The compounding application for offences will be filed with the Registrar, and the application, along with the Registrar’s remarks, will be transferred to the Regional Director or any other officer as directed by the Central Government.
VII. Punishment for fraud
Punishment for fraud: The amended Bill raises the maximum term of imprisonment from two to five years for any person who knowingly participates in an activity to defraud their creditors or for any other fraudulent purpose if an LLP or its partners carry out an activity to defraud their creditors or for any other fraudulent purpose. A fine ranging from Rs 50,000 to Rs 5 lakh may also be imposed. If an LLP or its partners engage in an activity with the intent to defraud their creditors or for any other fraudulent purpose, they will face imprisonment and a fineThe term of imprisonment can be up to 5 years (in the current act, it is only 2 years). Non-compliance with Tribunal orders: The amended Bill repeals the offence of non-compliance with NCLT orders, which was previously punishable by imprisonment for up to six months and a fine of up to Rs 50,000.
VIII. Appellate Tribunal
Similarly to the current LLP Act, 2008, an appeal against an NCLT order must be filed with the National Company Law Appellate Tribunal (NCLAT) within 60 days of the date of the order. However, under the proposed bill, no party can appeal if the order is made with the parties’ consent.
All of the above changes and new provisions have been made to encourage entrepreneurship and make doing business in the form of a corporate business entity easier.

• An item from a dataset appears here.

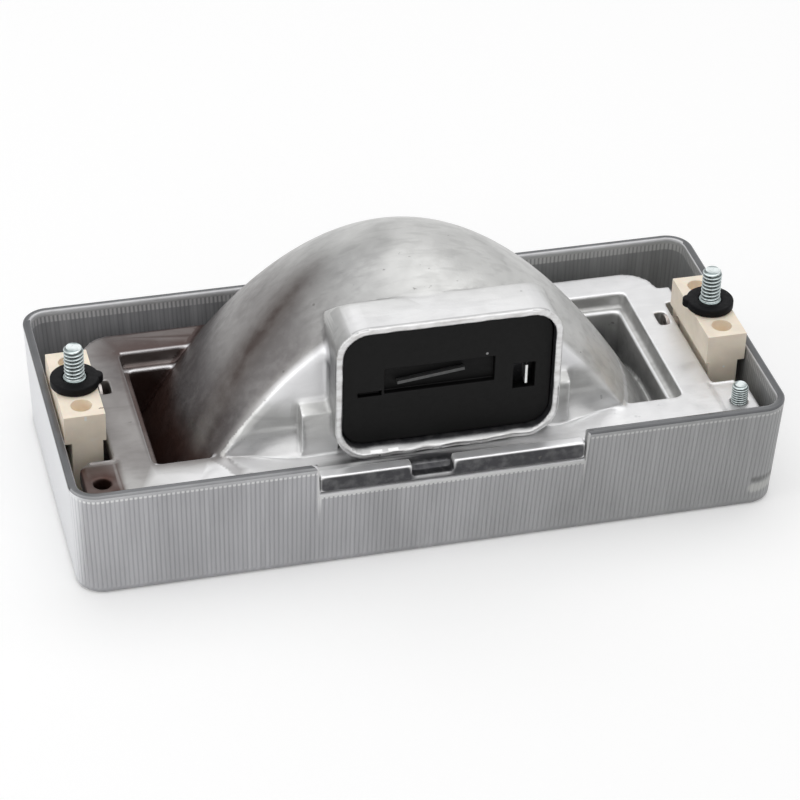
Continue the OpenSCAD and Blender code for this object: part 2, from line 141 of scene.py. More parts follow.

In this manner, both the government and the entrepreneurs can satisfy and fulfil their respective interests without causing any loss or hardship to the other.
CONCLUSION:
They are bridging the gap between companies and LLPs and making LLPs far more appealing and easy to manage, so that many of today’s startups, which prefer the LLP model, can feel equally given the ease of business opportunities.